Primo piatto. In attesa degli spaghetti il discorso si sposta sui leader, vivisezionati l’uno dopo l’altro. Giudizi severi, che tuttavia non mancano mai di rispetto. «Tu considera – mi dice il primo onorevole –, che Berlusconi ne ha combinate peggio di Bertoldo e che oggi è diventato di nuovo accettabile...». La frase resta in sospeso, come a dire: non c’è più religione e tantomeno politica. «Salvini?». «Non saprei come definirlo..., però è efficace, studia la battuta che resta in testa alla gente. Per me il vero candidato premier di Berlusconi è Mario Draghi». Il secondo onorevole si occupa del lato sinistro: «Grasso e la Boldrini? Politicamente sono improponibili. Li aveva messi lì Bersani, che allora pensava a gente al di fuori dalla mischia. Un magistrato e una esponente della società civile per ammiccare ai Cinque Stelle. Ma quelli della società civile si sono sempre dimostrati un fallimento». Nessuno sconto neppure a Grillo che – secondo l’ex assessore – «è riuscito a prendere in giro il Paese. Adesso ha rotto con Casaleggio jr e farà fuori Di Maio. Il nuovo sarà Di Battista». Non si capisce da dove arrivino queste informazioni, ma vengono offerte come sicure. E poi c’è la questione preferenze: «Siamo qui in tre che hanno fatto politica attiva. Alle ultime elezioni alle quali abbiamo partecipato il primo di noi ha raccolto nella Bergamasca 42 mila preferenze, io alle regionali 29.500. Tu?», chiede all’altro onorevole. «56mila». «Ecco, il buon Luigi di Maio invece ha preso 31mila voti online su tutto il territorio nazionale. A Napoli alle parlamentarie s’è fermato a 397». La Prima Repubblica si rivolta nell'urna.

 

 

Secondo piatto. Il tema più discusso in assoluto è però Maroni, la cui rinuncia è un enigma. «Perché ha lasciato?» chiede l’onorevole anziano. Le congetture si sprecano: «Perché non si fida della magistratura di Milano e potrebbe essere coinvolto in qualche altra vicenda», ipotizza il primo. «Perché si sarebbe trovato a governare con gli uomini imposti da Salvini», sostiene il secondo. «Perché Berlusconi gli ha prospettato la presidenza del Consiglio nel caso di larghe intese», sancisce il terzo. Alla fine il mistero resta, ma sono tutti d’accordo su un punto: Maroni avrebbe fatto meglio di Fontana, che tuttavia – loro lo sapevano già prima – ha vinto contro Gori grazie al trascinamento delle elezioni politiche. Il voto disgiunto è un’illusione, dice l’ex assessore regionale che snocciola numeri a ripetizione: «Lo fa il due per cento dell’elettorato, dove vuoi andare».

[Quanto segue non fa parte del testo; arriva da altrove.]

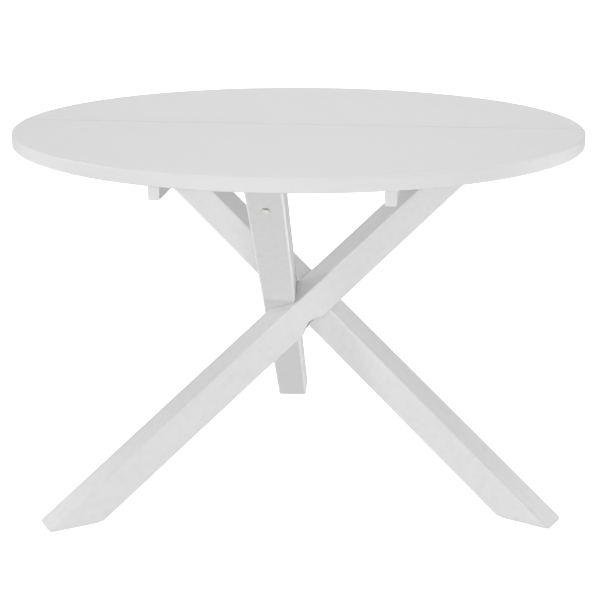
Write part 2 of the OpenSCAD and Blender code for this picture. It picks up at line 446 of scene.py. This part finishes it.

Il dolce. La serata scorre e dopo aver “risistemato il mondo” è il momento della nostalgia. «Noi – confida l’onorevole più anziano – la politica ce l’abbiamo nel sangue. È una passione nata dentro lo scontro ideologico con il Pci: cattolici contro comunisti («A proposito, avete visto come han trattato il Sanga?»), una passione diventata una droga. Neanche dopo tanti anni riusciamo a non interessarcene. Ma era un altro mondo: c’erano i partiti, le sezioni, la gente partecipava: era una vita. Adesso un parlamentare deve solo lisciare il pelo al suo leader per farsi rinominare, non ha neppure bisogno del territorio. Noi avevamo passione, oggi è diventata una professione».

Il caffè e l'ammazzacaffè. Va bene, ma da dove si riparte? La risposta è tenera (o patetica, dipende dai punti di vista): «Dalla Democrazia Cristiana che sta rinascendo e sarà pronta per le prossime elezioni. Abbiamo già il manifesto economico». Questi sono i veri irriducibili. Se mai moriranno, moriranno democristiani.